Your faith then, the gift you have been given is not just another pathway out of the muck and mire of your sinful life. It is not about offering you a better morality to strive towards to shake off the shackles of sin. No, your faith is about salvation. Now that may sound obvious, but it bears repeating. Your faith is the gift of salvation, and this salvation is not a pathway or journey towards more holy living. Salvation is final, complete. It is deliverance.
Today, we remember the Baptism of Jesus. We know John the Baptist was preparing the way of the Lord. He was baptizing people in the Jordan river as they repented of their sins. Although, if that were to be their way to salvation, how often would they have to return to those waters? I mean, he commands them to bear fruit in keeping with repentance. So, when they inevitably fail, do they return to John and go through the ritual again? This is a system, a path toward righteousness, but it was not the end. It was to lead the repentant to the final solution, to the salvation, to the Lamb of God who takes aways the sins of the world. Which is why it is a big dela that Jesus gets in those waters and Himself is baptized. He repents, but what sins does He have to repent of? None, at least none of His own. He repents perfectly for your sins. He claims them in those waters as His own. This is the working of your salvation.
Therefore, Jesus is the author and perfector of your salvation. He is not about giving you a pathway by which you might climb up to deliverance. No, He does the work for you. He removes the doubts and imperfections and delivers salvation free and true for you. To be connected to Christ is to be connected to the gift of salvation, and with it comes real, absolute deliverance from sin. You see, Jesus takes your sins upon Himself. He perfectly repents of them never returning to them again. Then He pays the price for all of them. On the cross of Calvary Jesus is crucified for the sins of the world. The wages of sin is death and so He dies. He dies to overcome sin, to beat it once for all, to give salvation without hesitation to all who call upon His name.
So, your baptism is a connection into all Christ has done. Everything He accomplished is given to you. Each of His promises He has promised to you. Paul says, “Do you not know that all of us who have been baptized into Christ Jesus were baptized into His death? We were buried therefore with Him by baptism into death, in order that, just as Christ was raised from the dead by the glory of the Father, we too might walk in newness of life.” Just as Christ died, so by baptism we die with Him. His cross becomes your cross.

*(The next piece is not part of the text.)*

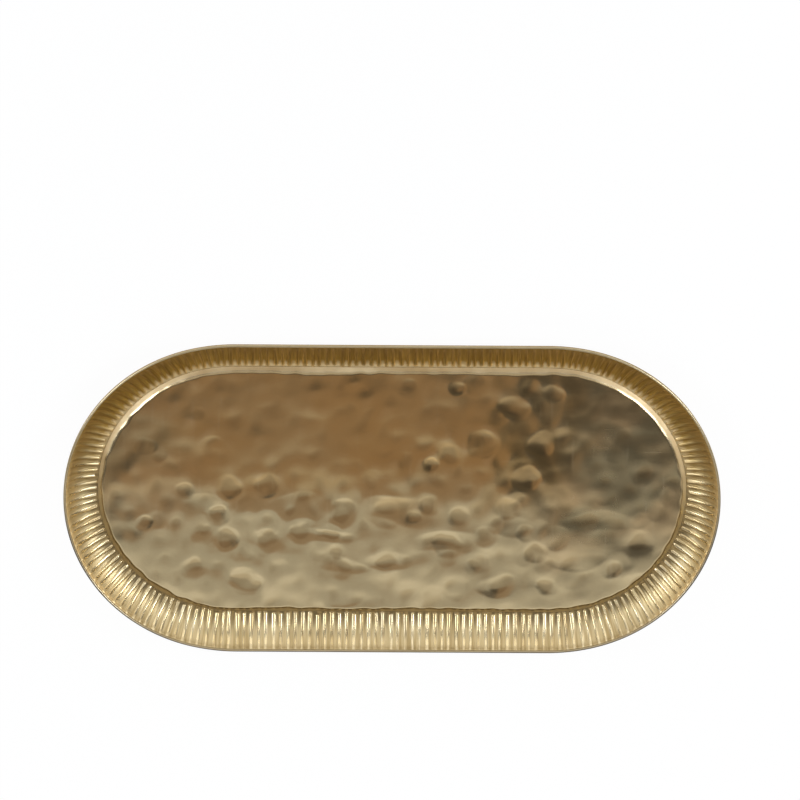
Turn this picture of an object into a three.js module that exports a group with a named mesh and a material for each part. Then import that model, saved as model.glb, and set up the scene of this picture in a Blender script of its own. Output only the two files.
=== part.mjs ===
// Oval brass tray: a raised hammered floor, a fluted rim that coves up and out
// around it, and a half-round border wire soldered along the rim's edge.
// Millimetres, +Z up. The origin is on the surface the tray stands on, under its middle.
// "Inset" is the distance inwards from the tray's outer outline, square to it.
import * as THREE from "three";

// Overall size.
const TRAY_LENGTH = 450;
const TRAY_WIDTH = 230;
const TRAY_HEIGHT = 18.5;

// Plan outline: straight sides, a wide shoulder arc, then a tighter arc round each end.
const SHOULDER_RADIUS = 131;
const SHOULDER_TURN = THREE.MathUtils.degToRad(14);

// Rim: a sheet with a flat foot, a fluted cove and a flat margin that carries the wire.
const RIM_SHEET = 0.8;
const RIM_WIDTH = 23;
const FOOT_LAP = 6;
const ROOT_SLOPE = THREE.MathUtils.degToRad(20);
const FLUTE_PITCH = 5;
const FLUTE_DEPTH = 1.2;

// Border wire: half round, flat side down on the rim's margin.
const WIRE_WIDTH = 1.8;
const WIRE_RISE = 1.1;

// Floor: a sheet that stands clear of the table, with its edge turned down to the foot.
const FLOOR_SHEET = 1.2;
const FLOOR_CLEARANCE = 3;
const STEP_RUN = 3.4;
const STEP_LAND = 1.8;
const STEP_GAP = 0.4;

// Solder: one layer under the floor's turned edge and one under the wire.
const SOLDER_THICKNESS = 0.3;
const SOLDER_SETBACK = 0.3;

// Facets: each flute takes a ridge line and a groove line; plain rings take one in four.
// Their number is a multiple of four, so that lines fall on the tips and the sides' middles.
const LINES_PER_FLUTE = 2;
const LINES_PER_FACET = 4;
const QUARTERS = 4;
const COVE_RINGS = 3;
const WIRE_STEPS = 6;

// Heights of the seats that the pieces share.
const FLOOR_TOP = FLOOR_CLEARANCE + FLOOR_SHEET;
const FLOOR_SEAT = RIM_SHEET + SOLDER_THICKNESS;
const WIRE_SEAT = TRAY_HEIGHT - WIRE_RISE;
const MARGIN_TOP = WIRE_SEAT - SOLDER_THICKNESS;
const STEP_FOOT_INSET = RIM_WIDTH + STEP_GAP;

// The outline at a given inset, anticlockwise from the middle of the -Y side.
function outline(inset) {
  const halfWidth = TRAY_WIDTH / 2;
  const shoulderY = SHOULDER_RADIUS - halfWidth;
  const radiusStep = shoulderY / Math.cos(SHOULDER_TURN);
  const tipRadius = SHOULDER_RADIUS - radiusStep;
  const tipX = TRAY_LENGTH / 2 - tipRadius;
  const straightX = tipX - radiusStep * Math.sin(SHOULDER_TURN);
  const path = new THREE.Path();
  path.moveTo(0, inset - halfWidth);
  path.lineTo(straightX, inset - halfWidth);
  for (const side of [1, -1]) {
    const start = (-side * Math.PI) / 2;
    const end = start + Math.PI;
    const shoulderEnd = start + SHOULDER_TURN;
    const tipEnd = end - SHOULDER_TURN;
    path.absarc(side * straightX, side * shoulderY, SHOULDER_RADIUS - inset, start, shoulderEnd);
    path.absarc(side * tipX, 0, tipRadius - inset, shoulderEnd, tipEnd);
    path.absarc(side * straightX, -side * shoulderY, SHOULDER_RADIUS - inset, tipEnd, end);
  }
  path.closePath();
  return path;
}

// Lines across the rim, evenly spaced along its middle: a point there and the way out.
const SPINE_INSET = RIM_WIDTH / 2;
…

This is why Paul can confidently say, “We know that our old self was crucified with Him in order that the body of sin might be brought to nothing, so that we would no longer be enslaved to sin. For one who has died has been set free from sin.” Set free from sin, which is what you are; not given a pathway to overcome sin, or to hopefully beat sin in your life. No, you are free from it. You have died to sin for you have died with Christ.
Now does sin still exist in our lives? Of course, it does. It still plagues us and clings to us. As long as this fallen age remains so does sin. But you have already died to it. Salvation is now yours in Christ. Of course, this will not stop the accusation. The Devil and all his minions will constantly surround the people of God and point out your sins. He will remind you to look at your mess, look at what you have done or what you have left undone. You are no saint, no child of God. You are a sinner through and through. You need to do better if you are to be saved, work harder, do more, give more, pray more. But in Christ you are given assurance and hope. You can look the Devil in the face and say, “Yes, those are my sins but who cares, for I have already died to them in Christ my Lord. He is my champion. He alone is my deliverer.” So, my friends, I repeat to you Paul’s words, “You must consider yourselves dead to sin and alive to God through Christ Jesus.”